Germany Says Facebook's Facial Recognition Is Illegal
fysdt writes "Although we think it's generally a pretty nifty feature, valid concerns over the misuse of Facebook's auto-recognition tagging have lead Germany to ban it entirely. That's right — Facebook in its current state is now illegal. The German government, which possesses perhaps the world's most adamant privacy laws as a result of postwar abuse, considers Facebook's facial recognition a violation of 'the right to anonymity.'"
That shit is orwellian in how scary it is. You there, in 12b. Do more push-ups. Your facebook photos are getting fatter.
Finally someone recognizes the right of "not being recognized without consent".
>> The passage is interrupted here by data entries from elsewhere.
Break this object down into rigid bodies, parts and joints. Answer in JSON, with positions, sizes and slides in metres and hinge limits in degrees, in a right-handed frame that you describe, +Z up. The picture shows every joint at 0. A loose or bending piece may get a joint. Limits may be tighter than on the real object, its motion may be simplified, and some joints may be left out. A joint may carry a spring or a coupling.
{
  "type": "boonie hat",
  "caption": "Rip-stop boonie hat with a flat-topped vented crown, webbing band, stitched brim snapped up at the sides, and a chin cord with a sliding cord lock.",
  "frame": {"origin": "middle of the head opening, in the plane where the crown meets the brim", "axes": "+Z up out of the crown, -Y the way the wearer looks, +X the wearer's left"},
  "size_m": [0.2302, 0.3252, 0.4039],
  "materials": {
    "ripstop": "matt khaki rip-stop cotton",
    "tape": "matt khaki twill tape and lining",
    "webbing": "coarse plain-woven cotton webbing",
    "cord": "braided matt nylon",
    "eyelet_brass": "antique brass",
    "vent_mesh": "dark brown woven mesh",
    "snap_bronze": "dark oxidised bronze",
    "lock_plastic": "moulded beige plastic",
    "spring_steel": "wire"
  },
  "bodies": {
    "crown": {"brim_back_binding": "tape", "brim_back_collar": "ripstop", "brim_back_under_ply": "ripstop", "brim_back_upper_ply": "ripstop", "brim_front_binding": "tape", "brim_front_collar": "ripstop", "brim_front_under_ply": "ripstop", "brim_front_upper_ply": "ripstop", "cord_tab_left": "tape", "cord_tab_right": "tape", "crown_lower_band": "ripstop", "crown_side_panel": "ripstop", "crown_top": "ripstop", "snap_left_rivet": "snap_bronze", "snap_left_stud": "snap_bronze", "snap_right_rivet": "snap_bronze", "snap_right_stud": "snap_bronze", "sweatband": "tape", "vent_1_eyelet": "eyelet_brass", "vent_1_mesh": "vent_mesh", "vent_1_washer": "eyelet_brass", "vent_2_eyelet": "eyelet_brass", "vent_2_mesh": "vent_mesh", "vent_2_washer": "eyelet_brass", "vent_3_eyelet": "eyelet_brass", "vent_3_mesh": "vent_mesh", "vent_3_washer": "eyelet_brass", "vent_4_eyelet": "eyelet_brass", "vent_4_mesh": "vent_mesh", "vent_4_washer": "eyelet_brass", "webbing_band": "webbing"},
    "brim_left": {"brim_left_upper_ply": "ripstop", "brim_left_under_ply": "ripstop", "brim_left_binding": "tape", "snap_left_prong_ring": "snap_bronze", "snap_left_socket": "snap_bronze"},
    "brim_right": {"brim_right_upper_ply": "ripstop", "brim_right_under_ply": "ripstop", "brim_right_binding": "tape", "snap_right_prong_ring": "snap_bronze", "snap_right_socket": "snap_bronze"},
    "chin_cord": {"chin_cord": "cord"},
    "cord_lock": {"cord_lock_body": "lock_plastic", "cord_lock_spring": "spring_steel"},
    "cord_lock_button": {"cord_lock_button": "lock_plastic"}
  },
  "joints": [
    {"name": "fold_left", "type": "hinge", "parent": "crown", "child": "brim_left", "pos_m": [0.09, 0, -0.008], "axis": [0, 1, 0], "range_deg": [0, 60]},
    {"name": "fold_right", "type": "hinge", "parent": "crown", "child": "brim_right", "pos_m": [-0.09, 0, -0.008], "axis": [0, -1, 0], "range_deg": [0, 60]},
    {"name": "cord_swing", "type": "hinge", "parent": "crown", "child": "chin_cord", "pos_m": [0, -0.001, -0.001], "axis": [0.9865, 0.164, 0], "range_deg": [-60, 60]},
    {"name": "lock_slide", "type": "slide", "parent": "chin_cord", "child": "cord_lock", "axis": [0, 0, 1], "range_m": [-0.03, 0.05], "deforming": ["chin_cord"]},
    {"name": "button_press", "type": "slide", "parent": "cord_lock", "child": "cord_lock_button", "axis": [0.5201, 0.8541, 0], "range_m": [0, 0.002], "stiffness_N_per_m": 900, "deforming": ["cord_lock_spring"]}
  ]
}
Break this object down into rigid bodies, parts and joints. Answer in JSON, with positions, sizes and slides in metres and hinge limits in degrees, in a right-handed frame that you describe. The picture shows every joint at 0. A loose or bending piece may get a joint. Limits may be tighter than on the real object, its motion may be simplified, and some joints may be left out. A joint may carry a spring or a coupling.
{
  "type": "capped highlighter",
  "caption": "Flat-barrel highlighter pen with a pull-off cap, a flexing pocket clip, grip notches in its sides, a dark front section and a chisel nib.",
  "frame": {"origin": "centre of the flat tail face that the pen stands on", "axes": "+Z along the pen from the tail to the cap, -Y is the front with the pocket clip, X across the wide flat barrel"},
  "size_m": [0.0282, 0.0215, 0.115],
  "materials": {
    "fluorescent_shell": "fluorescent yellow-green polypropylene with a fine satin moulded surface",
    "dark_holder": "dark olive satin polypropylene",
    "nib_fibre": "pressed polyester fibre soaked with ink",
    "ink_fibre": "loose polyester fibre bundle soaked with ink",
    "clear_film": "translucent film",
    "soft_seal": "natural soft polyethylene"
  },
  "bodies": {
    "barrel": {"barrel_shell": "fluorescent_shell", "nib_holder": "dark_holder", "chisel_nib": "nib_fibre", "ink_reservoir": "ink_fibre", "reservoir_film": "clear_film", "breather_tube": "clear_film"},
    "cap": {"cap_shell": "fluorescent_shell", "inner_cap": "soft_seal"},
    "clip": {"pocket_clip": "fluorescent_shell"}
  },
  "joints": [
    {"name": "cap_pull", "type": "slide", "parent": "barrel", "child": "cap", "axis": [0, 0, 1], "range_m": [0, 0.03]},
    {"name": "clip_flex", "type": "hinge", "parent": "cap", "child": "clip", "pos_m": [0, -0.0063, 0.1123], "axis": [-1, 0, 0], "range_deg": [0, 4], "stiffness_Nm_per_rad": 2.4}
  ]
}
The whole damn site is a privacy violation. I don't even use FB and I know that there are photos of me floating around on there, tagged by my so-called "friends." Short of being a hermit, I have no way to stop people from uploading data that identifies me to a site that makes money by exploiting that knowledge to sell shit.
...you could just turn that feature off.
Just for starters: No court has ruled yet.
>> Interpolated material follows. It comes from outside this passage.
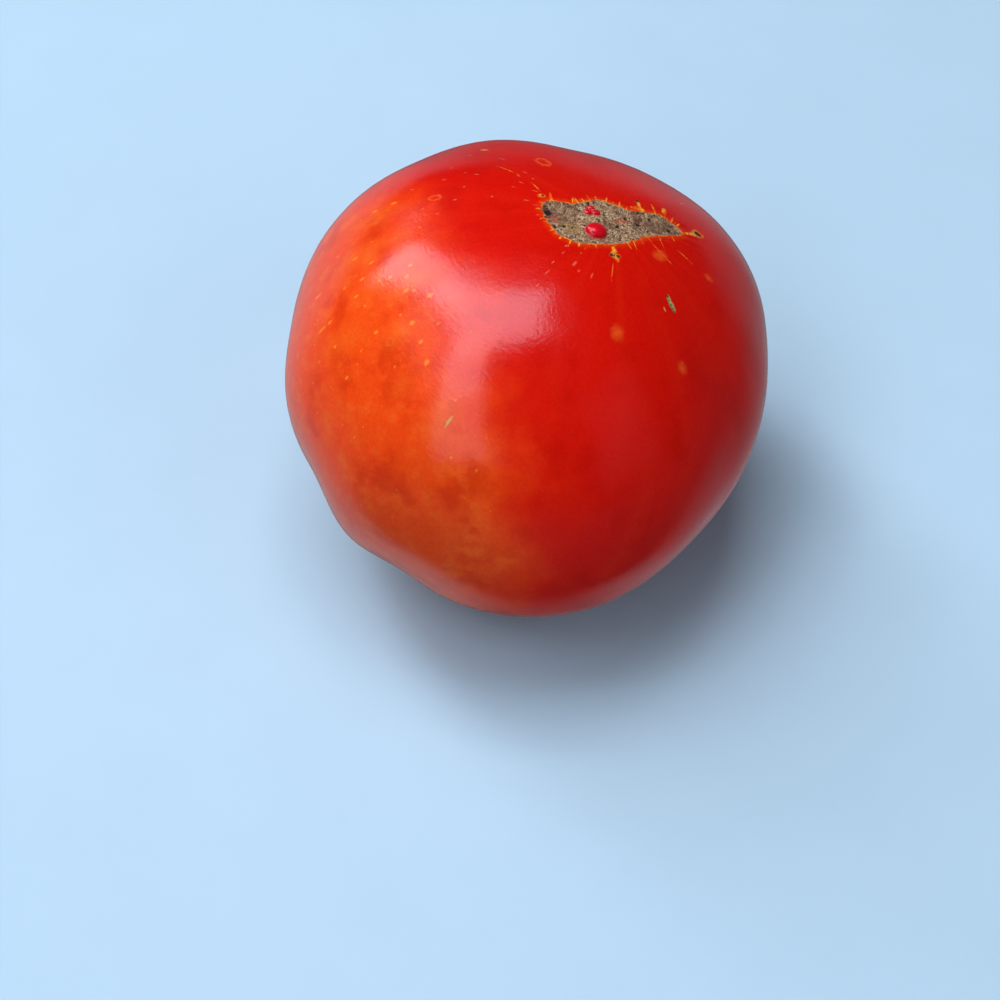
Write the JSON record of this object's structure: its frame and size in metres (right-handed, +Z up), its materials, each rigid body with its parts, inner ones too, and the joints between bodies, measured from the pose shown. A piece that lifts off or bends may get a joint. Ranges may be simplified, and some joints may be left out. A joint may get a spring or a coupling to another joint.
{
  "type": "beefsteak tomato",
  "caption": "Whole ripe beefsteak tomato, unevenly lobed and flattened, lying blossom end up on a small flat spot, with a corky blossom scar on top and a stem hollow below.",
  "frame": {"origin": "middle of the bounding box, on the surface that the fruit rests on", "axes": "+Z up, with the blossom end up and leaning to +X; -Y is the side that the picture shows, and the stem hollow is low on the -X side"},
  "size_m": [0.1044, 0.1086, 0.0887],
  "materials": {
    "ripe_skin": "gloss"
  },
  "bodies": {
    "root": {"tomato_fruit": "ripe_skin"}
  },
  "joints": []
}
There has been an opinion from the germanys chief privacy officer, but this is not a court ruling or something else the police could enforce. Though he is likely to be right (in terms of european and german law), this FB face recognition is not officialy illegal.
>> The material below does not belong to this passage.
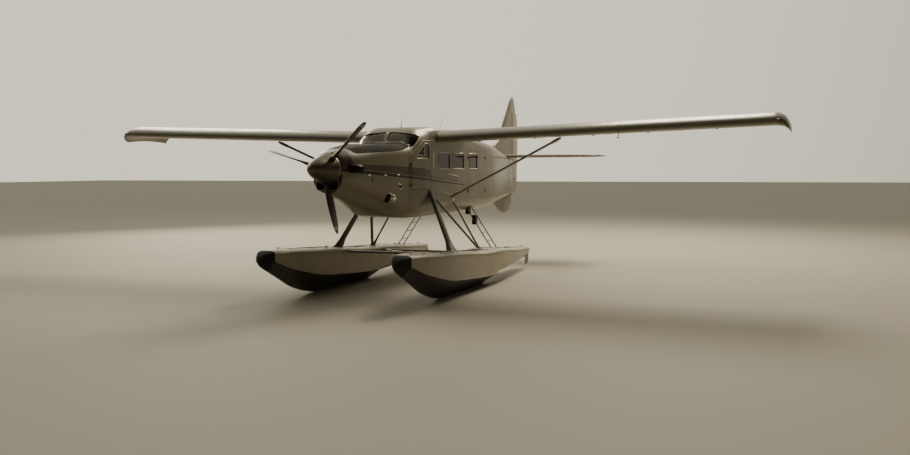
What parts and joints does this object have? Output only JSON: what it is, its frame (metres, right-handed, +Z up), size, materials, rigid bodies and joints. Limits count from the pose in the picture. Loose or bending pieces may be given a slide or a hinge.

http://en.wikipedia.org/wiki/Stasi
Personally I'd like to know what the "post war privacy abuses" that TFA is speaking of that turned Germany so pro privacy.
How quickly we forget that before 1990 what we now know as "Germany" included *EAST* Germany.
http://en.wikipedia.org/wiki/Stasi
The East German Stasi had a network where neighbours ratted each other out, had huge databases listing all kinds of data of their citizens... On and on. As a consequence, much of Germany now has a huge pro-privacy culture, and a sense that citizens must 'never again' be tracked.
Stop confusing anonymity with privacy.
Anyone playing the race card has lost the argument already before opening his mouth.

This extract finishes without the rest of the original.